Interacting Particle Systems for Fast Linear Quadratic RL

TL;DR

This paper introduces a particle interaction-based algorithm for linear quadratic reinforcement learning, significantly accelerating convergence and providing theoretical guarantees on sample complexity and error scaling.

Contribution

It presents a novel particle interaction algorithm for RL with proven faster convergence and theoretical error bounds in the linear quadratic setting.

Findings

Mean square error scales as 1/N with N particles

Algorithm demonstrates faster convergence in numerical experiments

Provides new theoretical bounds for sample complexity

Abstract

This paper is concerned with the design of algorithms based on systems of interacting particles to represent, approximate, and learn the optimal control law for reinforcement learning (RL).

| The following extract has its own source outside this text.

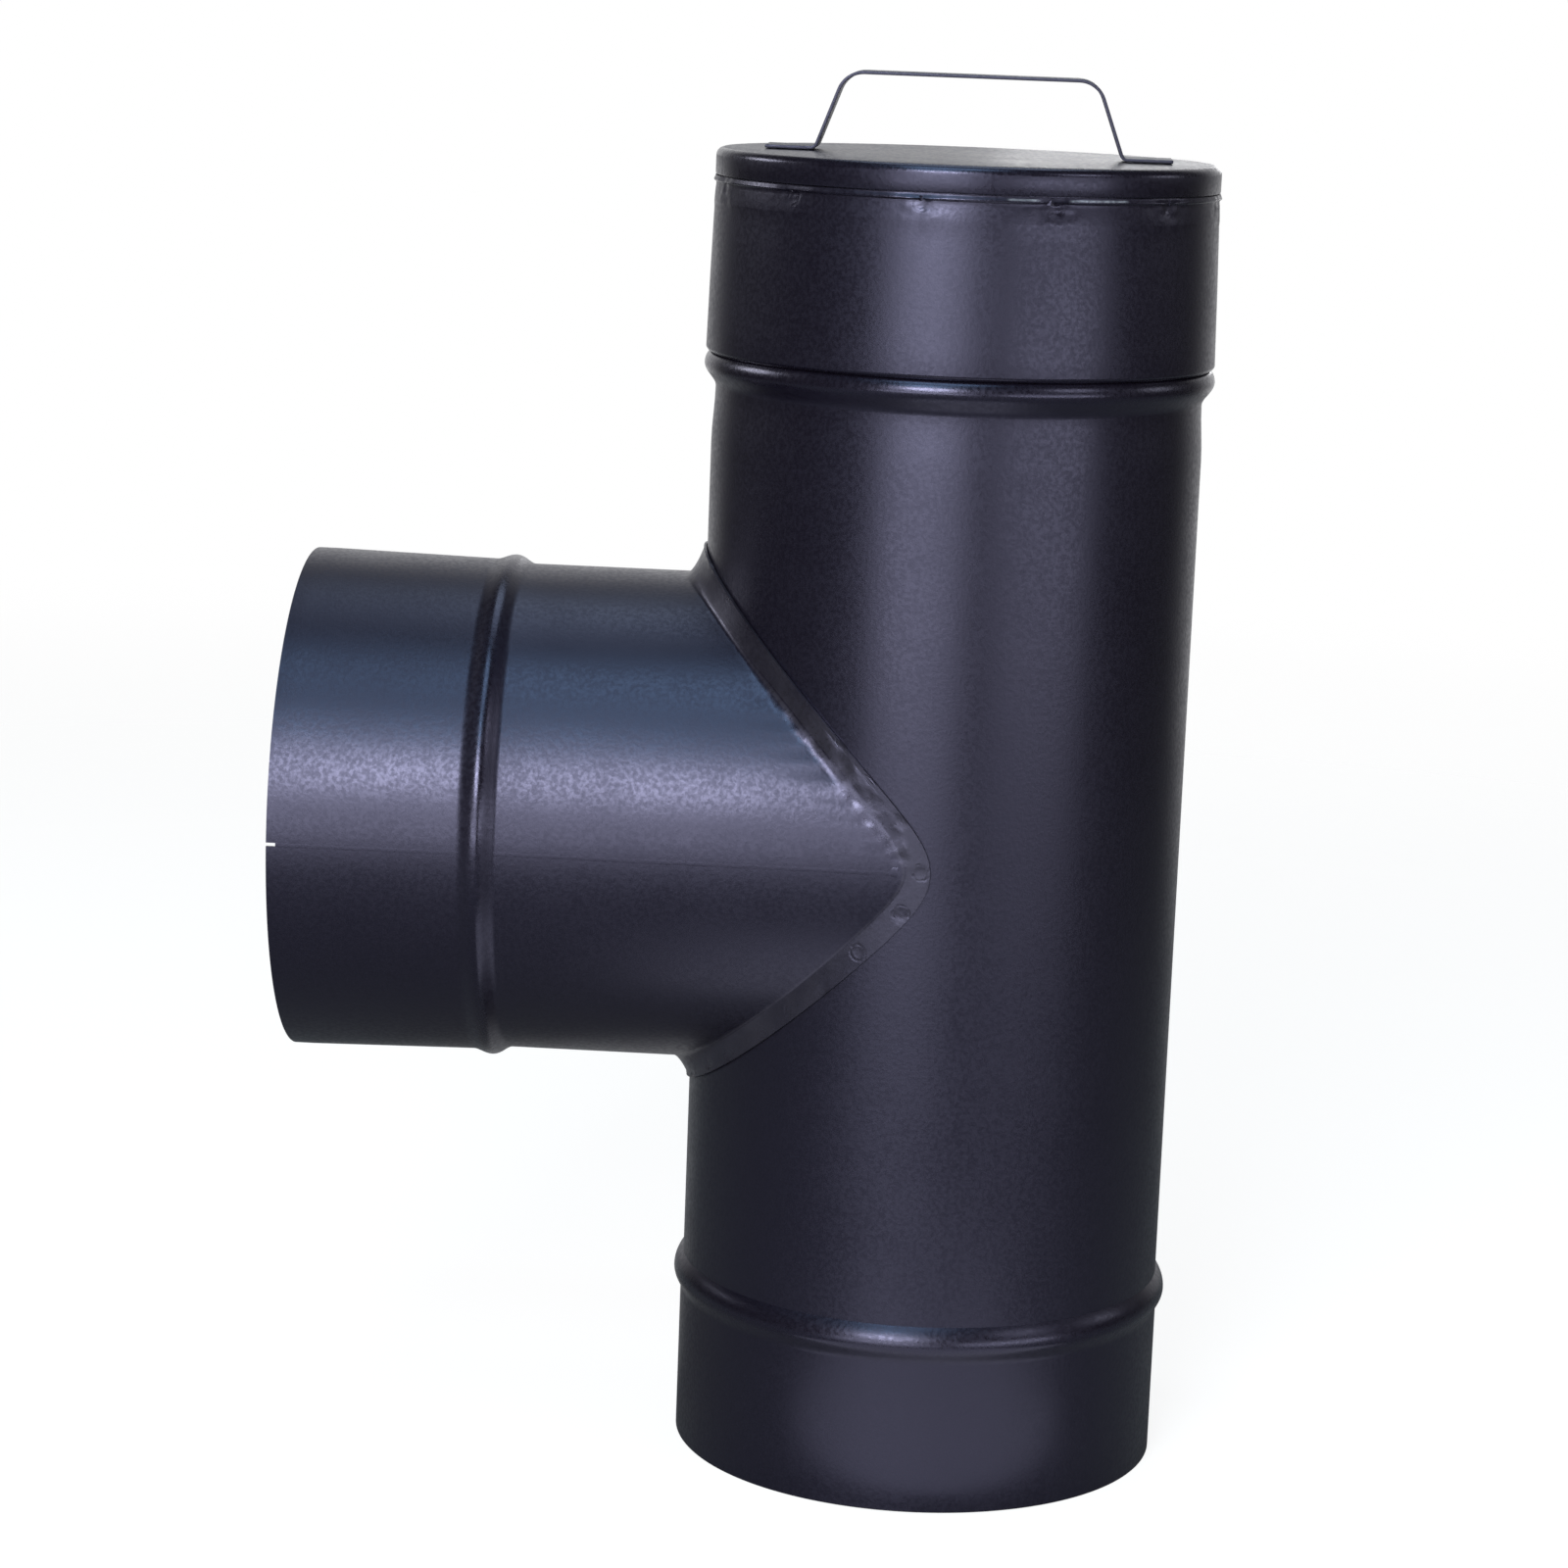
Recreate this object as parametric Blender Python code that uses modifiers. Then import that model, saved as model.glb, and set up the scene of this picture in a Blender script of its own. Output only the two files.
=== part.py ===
"""Stove pipe tee: a rolled sheet steel pipe with a saddle branch and a lift-off cap.

Metres, +Z up. The pipe stands on its lower end, the branch points along -X and the strap
handle of the cap runs along X. The origin lies on the floor, midway between the branch mouth
and the far side of the pipe.
"""
import math

import bmesh
import bpy
from mathutils import Matrix

# Sheet, fits and fineness
SHEET = 0.0008                  # wall of the rolled pipes, the skirt and the lid
CLEARANCE = 0.0003              # gap between parts that touch or slide in each other
PIPE_SEGMENTS = 64              # facets round the pipe and the cap
BRANCH_SEGMENTS = 80            # facets round the branch, a multiple of four
CURVE_STEPS = 3                 # steps in each flank of a bead and in each small bend
MERGE = 0.00001                 # points closer than this are one point

# Main pipe
PIPE_RADIUS = 0.0750            # outside
LOWER_ARM = 0.1960              # lower end to branch axis
UPPER_ARM = 0.1960              # branch axis to upper end
LOWER_END_OVERSIZE = 0.0006     # the lower end is rolled out by this below its bead
LOWER_BEAD_HEIGHT = 0.0525      # lower end to the middle of the lower bead
SPIGOT_LENGTH = 0.0538          # middle of the upper bead to the upper end
BEAD_RISE = 0.0028
BEAD_WIDTH = 0.0120
SPIGOT_LEAD = 0.0020            # straight spigot below the lid's flange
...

The primary contribution is that convergence rates are greatly accelerated by the interactions between particles. Theory focuses on the linear quadratic stochastic optimal control problem for which a complete and novel theory is presented. Apart from the new algorithm, sample complexity bounds are obtained, and it is shown that the mean square error scales as $1/N$ where $N$ is the number of particles. The theoretical results and algorithms are illustrated with numerical experiments and comparisons with other recent approaches, where the faster convergence of the proposed algorithm is numerically demonstrated.